Third Quarter Financial and Operational Highlights:

  • Net loss was $243 million, or $0.80 per common share, compared with a net loss of $212 million, or $0.70 per common share in the third quarter of 2019
  • Adjusted net loss was $216 million, or $0.71 per common share, compared with an adjusted net loss of $105 million, or $0.35 per common share in the prior-year quarter
  • Oil and gas net production, excluding Libya, averaged 321,000 barrels of oil equivalent per day (boepd), up from 290,000 boepd in the third quarter of 2019; Bakken net production was 198,000 boepd, up 21% from 163,000 boepd in the prior-year quarter
  • Crude oil put option contracts are in place for more than 80% of forecast net oil production for the remainder of 2020 with a fair value of approximately $205 million at September 30, 2020; realized settlements on crude oil put option contracts during the first nine months of 2020 were approximately $700 million
  • E&P capital and exploratory expenditures were $331 million, compared with $661 million in the prior-year quarter
  • Cash and cash equivalents, excluding Midstream, were $1.28 billion at September 30, 2020

2020 Updated Full Year Guidance:

  • Net production, excluding Libya, is expected to be approximately 325,000 boepd, down from previous guidance of approximately 330,000 boepd primarily due to hurricane-related downtime in the Gulf of Mexico
  • Bakken net production is expected to be approximately 190,000 boepd, up from the previous guidance of approximately 185,000 boepd due to strong year to date performance
  • E&P capital and exploratory expenditures are projected to be approximately $1.8 billion, down from previous guidance of approximately $1.9 billion

Hess Corporation has reported a net loss of $243 million, or $0.80 per common share, in the third quarter of 2020, compared with a net loss of $212 million, or $0.70 per common share, in the third quarter of 2019. On an adjusted basis, the Corporation reported a net loss of $216 million, or $0.71 per common share, in the third quarter of 2020, compared with an adjusted net loss of $105 million, or $0.35 per common share, in the prior-year quarter. The decrease in adjusted after-tax results compared with the prior-year period primarily reflects lower realized selling prices and higher exploration expenses.

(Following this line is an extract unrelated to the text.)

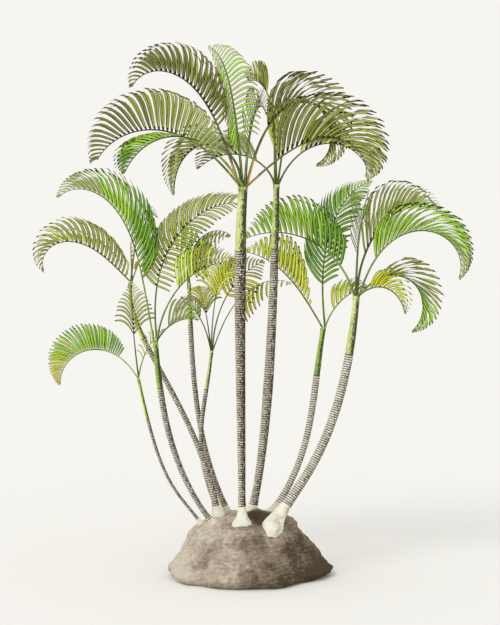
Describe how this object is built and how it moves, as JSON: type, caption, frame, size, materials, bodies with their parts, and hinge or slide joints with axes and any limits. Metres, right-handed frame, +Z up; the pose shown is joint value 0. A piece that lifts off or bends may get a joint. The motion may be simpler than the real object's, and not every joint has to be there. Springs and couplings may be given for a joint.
{
  "type": "areca palm on a root ball",
  "caption": "Clumping feather palm: ringed canes lean out of a lump of earth, each with a waxy crownshaft and a crown of arching fronds.",
  "frame": {"origin": "centre of the root ball's flat underside", "axes": "+Z up, +X to the right and +Y to the back as the picture shows the clump"},
  "size_m": [3.8569, 2.4704, 4.566],
  "materials": {
    "earth": "matte",
    "cane_bark": "matte",
    "shaft_wax": "satin",
    "leaf_dark_olive": "satin",
    "leaf_olive": "satin",
    "leaf_pale_olive": "satin",
    "leaf_bright_green": "satin",
    "leaf_deep_green": "satin",
    "leaf_yellow_green": "satin",
    "leaf_yellow": "satin"
  },
  "bodies": {
    "root": {"root_ball": "earth", "cane_1": "cane_bark", "cane_2": "cane_bark", "cane_3": "cane_bark", "cane_4": "cane_bark", "cane_5": "cane_bark", "cane_6": "cane_bark", "cane_7": "cane_bark", "cane_8": "cane_bark", "cane_9": "cane_bark", "crownshaft_1": "shaft_wax", "crownshaft_2": "shaft_wax", "crownshaft_3": "shaft_wax", "crownshaft_4": "shaft_wax", "crownshaft_5": "shaft_wax", "crownshaft_6": "shaft_wax", "crownshaft_7": "shaft_wax", "crownshaft_8": "shaft_wax", "crownshaft_9": "shaft_wax", "frond_6_high_left_inner": "leaf_dark_olive", "frond_6_high_left_outer": "leaf_dark_olive", "frond_6_broad_left_inner": "leaf_olive", "frond_6_broad_left_outer": "leaf_olive", "frond_6_under_left": "leaf_bright_green", "frond_6_upright": "leaf_bright_green", "frond_6_drooping_left": "leaf_olive", "frond_6_curled_right_inner": "leaf_dark_olive", "frond_6_curled_right_outer": "leaf_dark_olive", "frond_6_broad_right_inner": "leaf_pale_olive", "frond_6_broad_right_outer": "leaf_pale_olive", "frond_6_back": "leaf_deep_green", "frond_7_upright": "leaf_olive", "frond_7_left": "leaf_olive", "frond_7_right": "leaf_dark_olive", "frond_7_inner": "leaf_yellow_green", "frond_7_back": "leaf_bright_green", "frond_2_high_left": "leaf_deep_green", "fronds_2_right": "leaf_olive", "frond_2_front_right": "leaf_yellow_green", "frond_1_left_inner": "leaf_deep_green", "frond_1_left_outer": "leaf_deep_green", "fronds_1_upright": "leaf_yellow_green", "frond_3_left_inner": "leaf_olive", "frond_3_left_outer": "leaf_olive", "fronds_3_spears": "leaf_yellow", "frond_3_back": "leaf_deep_green", "frond_4_left": "leaf_yellow_green", "fronds_4_right": "leaf_yellow_green", "fronds_5_left": "leaf_pale_olive", "fronds_5_right": "leaf_yellow", "frond_8_left": "leaf_yellow_green", "fronds_8_right": "leaf_bright_green", "frond_9_left": "leaf_bright_green", "frond_9_high_right": "leaf_dark_olive", "frond_9_broad_right_inner": "leaf_bright_green", "frond_9_broad_right_outer": "leaf_bright_green", "frond_9_drooping_right_inner": "leaf_deep_green", "frond_9_drooping_right_outer": "leaf_deep_green", "frond_9_low_front": "leaf_yellow_green", "frond_9_back": "leaf_olive"}
  },
  "joints": []
}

“We continue to execute our strategy and achieve strong operational performance while prioritizing the preservation of cash, capability and the long term value of our assets during this low price environment,” CEO John Hess said. “Our differentiated portfolio of assets, including multiple phases of low cost Guyana oil developments, positions us to deliver industry leading cash flow growth and drive our company’s breakeven price to under $40 per barrel Brent by mid decade.”